Human Blood Cells Grown
exceed writes: "MSNBC has an interesting article on researchers that have developed the first human blood cells by growing embryonic stem cells in a culture containing mouse tissue which encouraged development of blood cells. The result, they report, was cell colonies that 'appear identical to those produced from human bone marrow cells.' Similar work has been done like this with mice, but this is the first time human blood cells have been developed from embryonic stem cells."
This is the sort of thing political pressure is going to push this straight through the FDA, FTC, etc. and it's NOT going to be a merry occasion when we find out just why the researchers involved were so particular about their word usage.

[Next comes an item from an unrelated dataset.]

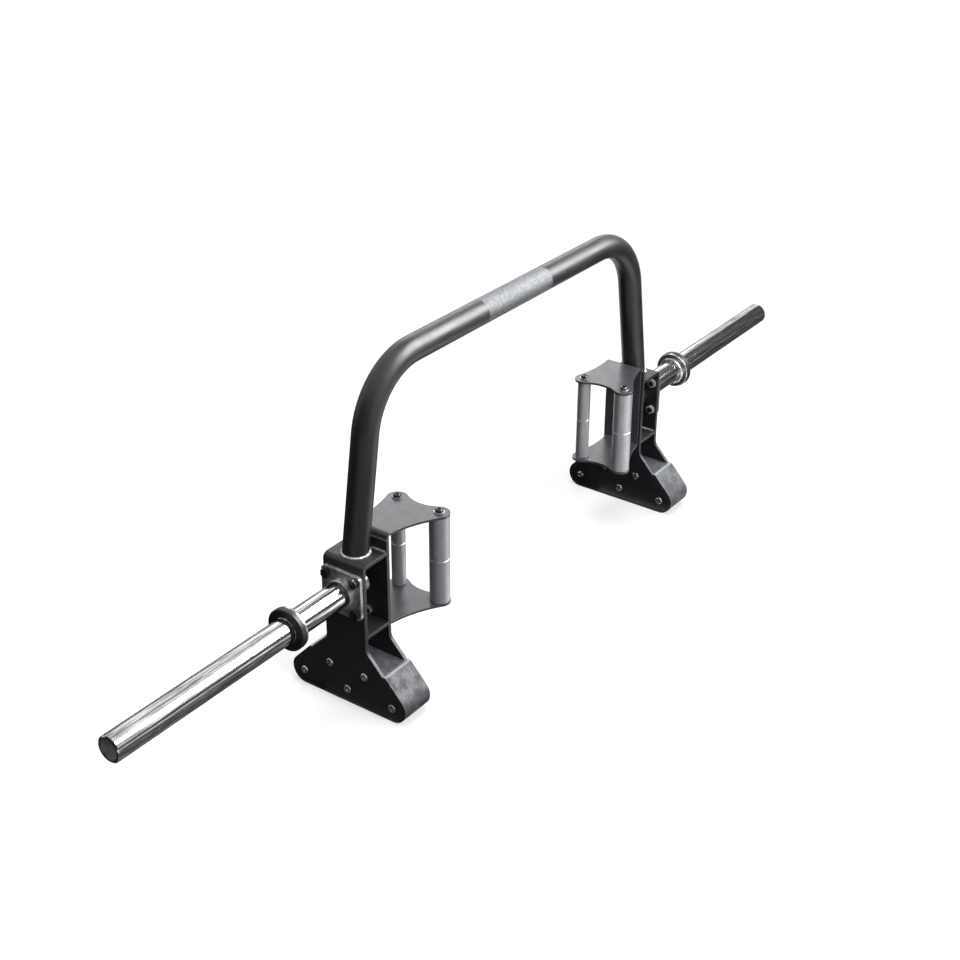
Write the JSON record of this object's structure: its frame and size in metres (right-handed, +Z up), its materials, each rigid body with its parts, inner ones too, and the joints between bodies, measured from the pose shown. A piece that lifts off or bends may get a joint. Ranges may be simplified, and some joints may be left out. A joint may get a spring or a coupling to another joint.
{
  "type": "open-ended trap bar",
  "caption": "Open-ended trap bar: a bent tube frame on two foot brackets, each with a thick and a thin handle and a free-turning plate sleeve.",
  "frame": {"origin": "on the floor, midway between the two foot brackets and midway front to back", "axes": "+X along the sleeves, +Y to the back, away from the thick handles, +Z up"},
  "size_m": [2.2106, 0.276, 0.6835],
  "materials": {
    "tube_paint": "satin black powder coat",
    "plate_paint": "fine textured black powder coat",
    "bracket_paint": "satin grey powder coat",
    "weld_metal": "bare weld bead",
    "foot_block": "scuffed dark grey",
    "handle_steel": "fine knurl, satin",
    "turned_steel": "turned and ground",
    "zinc_plate": "bright zinc plate",
    "bronze": "oiled plain bearing bronze",
    "spring_steel": "blackened spring steel",
    "chrome_plate": "bright chrome plate",
    "buffer_rubber": "matte black",
    "cap_plastic": "matte grey",
    "bolt_steel": "blackened socket and hexagon bolts"
  },
  "bodies": {
    "bar": {"frame_tube": "tube_paint", "left_weld": "weld_metal", "right_weld": "weld_metal", "seam_welds": "weld_metal", "left_outer_plate": "plate_paint", "right_outer_plate": "plate_paint", "left_inner_plate": "plate_paint", "right_inner_plate": "plate_paint", "left_shelf": "plate_paint", "right_shelf": "plate_paint", "left_foot_block": "foot_block", "right_foot_block": "foot_block", "left_handle_bracket": "bracket_paint", "right_handle_bracket": "bracket_paint", "left_thick_handle": "handle_steel", "right_thick_handle": "handle_steel", "left_thin_handle": "handle_steel", "right_thin_handle": "handle_steel", "thick_handle_plugs": "turned_steel", "left_axle_flange": "zinc_plate", "right_axle_flange": "zinc_plate", "left_axle": "turned_steel", "right_axle": "turned_steel", "left_thrust_washer": "bronze", "right_thrust_washer": "bronze", "left_retaining_washer": "turned_steel", "right_retaining_washer": "turned_steel", "left_snap_ring": "spring_steel", "right_snap_ring": "spring_steel", "foot_bolts": "bolt_steel", "flange_bolts": "bolt_steel", "flange_nuts": "zinc_plate", "bracket_bolts": "bolt_steel", "bracket_nuts": "zinc_plate", "handle_bolts": "bolt_steel", "handle_washers": "zinc_plate"},
    "left_sleeve_set": {"left_sleeve": "chrome_plate", "left_inner_bush": "bronze", "left_outer_bush": "bronze", "left_collar": "chrome_plate", "left_buffer_ring": "buffer_rubber", "left_end_cap": "cap_plastic"},
    "right_sleeve_set": {"right_sleeve": "chrome_plate", "right_inner_bush": "bronze", "right_outer_bush": "bronze", "right_collar": "chrome_plate", "right_buffer_ring": "buffer_rubber", "right_end_cap": "cap_plastic"}
  },
  "joints": [
    {"name": "left_sleeve_turn", "type": "hinge", "parent": "bar", "child": "left_sleeve_set", "pos_m": [-0.62, 0, 0.249], "axis": [1, 0, 0], "continuous": true},
    {"name": "right_sleeve_turn", "type": "hinge", "parent": "bar", "child": "right_sleeve_set", "pos_m": [0.62, 0, 0.249], "axis": [1, 0, 0], "continuous": true}
  ]
}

Very good work by the scientists, but this by no means mean that there is going to be help tomorrow for people with bonemarrow cancer or other problems where bloodcells are of use. The scientists face years of work before they can have a method available that would allow large scale manufacturing of bloodcells of any possible type. And that is if they are allowed to continue their work that is.
That flip-side of the coin is of course if this is just research that will lead on to something darker, more sinister. Personally I would much prefer if cloning of full beings, human or not, was prevented until it can be proven that the human race is capable of coping with all aspects of the philosophy and mindset around cloning. Unfortunately I can see this already being ruined by corporate greed and to be used as a tool by the rich to get richer and to "keep the masses at bay"...
Cynic - who, me?
Swedish, but resident in the UK since 1996.
If they can have a major production of blood, the big bloodsortage in most countries could be solved AND the risk of getting AIDS by getting a transfusion will disappear.
42 + 1 = 42
I don't think the human race has proven to be capable of coping with all aspects of the philosophy and mindset around, say, agriculture. Or living around other people. Or any number of things we've had around for our whole history as a species.
You think we're going to do a full ethical analysis on *cloning* before getting into it? It is to laugh!
Further, the oocyte is, for the most part, transcriptionally inactive. Many genes that function during embryogenesis are expressed maternally; the mRNA is expressed and stored but not translated during oogenesis until the gene products are needed later. To use a computer analogy, these maternal-effect genes are loaded into memory when the oocyte was still not yet an oocyte, and cached for later use after fertilization. A stem cell would lack such "cached" genes.
This is not to say it couldn't be done, but a developing organism is much more than just dividing stem cells.